The TRC Act did not explicitly use the term "reparations". Instead, they were instructed to "address the needs of the victims," and restore the human dignity of victims" as well as "promote healing and reconciliation."

== Recommendations ==
The Truth and Reconciliation Commission Act of 2000 requires any commission to make recommendations concerning the reforms and measures needed to achieve the object of the commission. These recommendations are crucial in order to promote the healing process for the nation after the conflict. In the case of the Sierra Leone commission, the reparations are aimed at the "building of a new Sierra Leone based on the values of human dignity, tolerance and respect for the rights of all persons." The main recommendations of the commission were:
- The commission found that due to a lack of visionary leadership, there was no one to steer the country away from its slide into chaos and civil war. Because of this, the commission called on leaders from all levels of Sierra Leonean society to commit themselves to employing better forms of leadership.
- The central cause of the war was endemic greed, corruption and nepotism, which deprived the nation of its dignity and forced its citizens into poverty. The commission calls upon all members in the private sector to work together and usher in a new culture of ethics and to fight the "scourge of corruption which saps the life-force of Sierra Leone."
- The commission also recommended the implementation of a more modern human rights culture in which all "Sierra Leoneans respect each other's human rights, without exception." Therefore, the creation of a new constitution was also recommended.

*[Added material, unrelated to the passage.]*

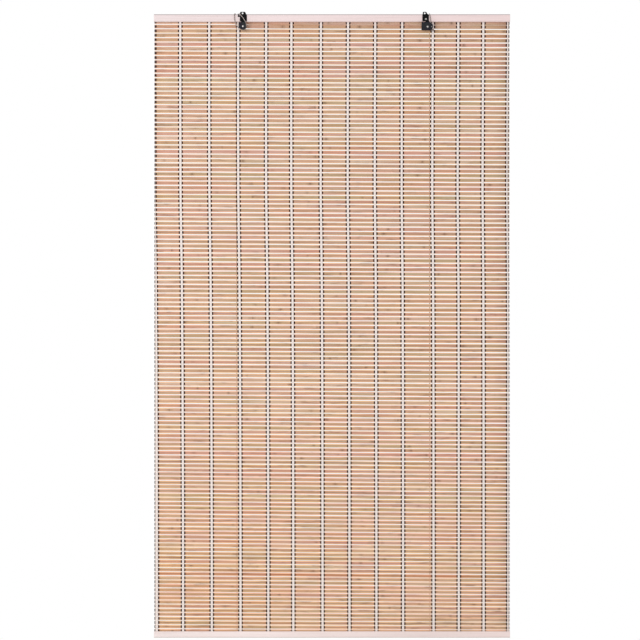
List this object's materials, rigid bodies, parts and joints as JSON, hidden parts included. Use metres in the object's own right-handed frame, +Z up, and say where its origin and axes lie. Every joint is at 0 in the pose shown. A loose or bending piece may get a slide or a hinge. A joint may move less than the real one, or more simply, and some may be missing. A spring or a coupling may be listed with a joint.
{
  "type": "bamboo roll-up blind",
  "caption": "Bamboo roll-up blind: split slats woven with pale tapes and dark yarns between two battens, hung by a pulley hanger and a cord lock hanger.",
  "frame": {"origin": "midway between the two hanging holes, on the back face of the hanger plates", "axes": "+X along the rails to the right as seen from the room, -Y to the room, +Z up"},
  "size_m": [0.9, 0.034, 1.5815],
  "materials": {
    "bamboo": "split bamboo, matt, fine lengthwise grain",
    "cotton_tape": "undyed cotton warp tape",
    "dark_yarn": "dark brown cotton yarn",
    "painted_wood": "smooth pale painted batten, satin",
    "black_steel": "black enamelled sheet steel, glossy",
    "bright_steel": "bright zinc-plated",
    "nail_steel": "plain wire steel",
    "wheel_plastic": "dark moulded nylon",
    "cord": "pale braided polyester cord, 2 mm"
  },
  "bodies": {
    "blind": {"bamboo_mat": "bamboo", "bottom_knot_left": "cord", "bottom_knot_right": "cord", "bottom_rail_back": "painted_wood", "bottom_rail_front": "painted_wood", "bottom_rail_nails": "nail_steel", "cord_eye_left": "nail_steel", "cord_eye_right": "nail_steel", "dark_yarns_01": "dark_yarn", "dark_yarns_02": "dark_yarn", "dark_yarns_03": "dark_yarn", "dark_yarns_04": "dark_yarn", "dark_yarns_05": "dark_yarn", "dark_yarns_06": "dark_yarn", "dark_yarns_07": "dark_yarn", "dark_yarns_08": "dark_yarn", "dark_yarns_09": "dark_yarn", "dark_yarns_10": "dark_yarn", "dark_yarns_11": "dark_yarn", "dark_yarns_12": "dark_yarn", "dark_yarns_13": "dark_yarn", "dark_yarns_14": "dark_yarn", "head_knot_left": "cord", "head_rail_back": "painted_wood", "head_rail_front": "painted_wood", "head_rail_nails": "nail_steel", "lift_cord_left": "cord", "lift_cord_right": "cord", "lock_axle": "bright_steel", "lock_case": "black_steel", "lock_hanger": "black_steel", "lock_hanger_screw": "bright_steel", "lock_knot_right": "cord", "pulley_axle": "bright_steel", "pulley_case": "black_steel", "pulley_hanger": "black_steel", "pulley_hanger_screw": "bright_steel", "woven_tape_01": "cotton_tape", "woven_tape_02": "cotton_tape", "woven_tape_03": "cotton_tape", "woven_tape_04": "cotton_tape", "woven_tape_05": "cotton_tape", "woven_tape_06": "cotton_tape", "woven_tape_07": "cotton_tape", "woven_tape_08": "cotton_tape", "woven_tape_09": "cotton_tape", "woven_tape_10": "cotton_tape", "woven_tape_11": "cotton_tape", "woven_tape_12": "cotton_tape", "woven_tape_13": "cotton_tape", "woven_tape_14": "cotton_tape"},
    "pulley_wheel": {"pulley_wheel": "wheel_plastic"},
    "lock_wheel": {"lock_wheel": "wheel_plastic"},
    "lock_roller": {"lock_roller": "bright_steel"}
  },
  "joints": [
    {"name": "pulley_wheel_spin", "type": "hinge", "parent": "blind", "child": "pulley_wheel", "pos_m": [-0.2288, -0.006, -0.034], "axis": [0, 1, 0], "continuous": true},
    {"name": "lock_wheel_spin", "type": "hinge", "parent": "blind", "child": "lock_wheel", "pos_m": [0.2369, -0.006, -0.035], "axis": [0, 1, 0], "continuous": true},
    {"name": "lock_roller_slide", "type": "slide", "parent": "blind", "child": "lock_roller", "axis": [0.6018, 0, 0.7986], "range_m": [0, 0.002]}
  ]
}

In the commission's words: "A Sierra Leone that is united around clear constitutional rights, values and principles has a promising future."
- Due to a severe lack of governmental accountability, democracy and the rule of law had ceased to exist. Therefore, the commission recommended that Sierra Leone must strengthen its institutions of accountability.

== Criticisms ==
In her book Unspeakable Truths: Facing the Challenge of Truth Commissions, Priscilla B. Hayner examines various truth commissions, one of which is the commission for Sierra Leone. One of her main criticisms of the report was the government's inability to enact many of the commission's recommendations. The "government was required to submit public quarterly reports on the actions it had taken to fulfill the recommendations." The government made slow but eventual progress in the implementation of the commission's recommendations.

Hayner also points out a common criticism facing many truth commissions; the need for "social forgetting". Many citizens in Sierra Leone felt that social forgetting was crucial to the process of healing and reconciliation. Unfortunately, many citizens were not able to simply forget, as they were pressured into making official statements to the commission regarding their experiences during the Civil War.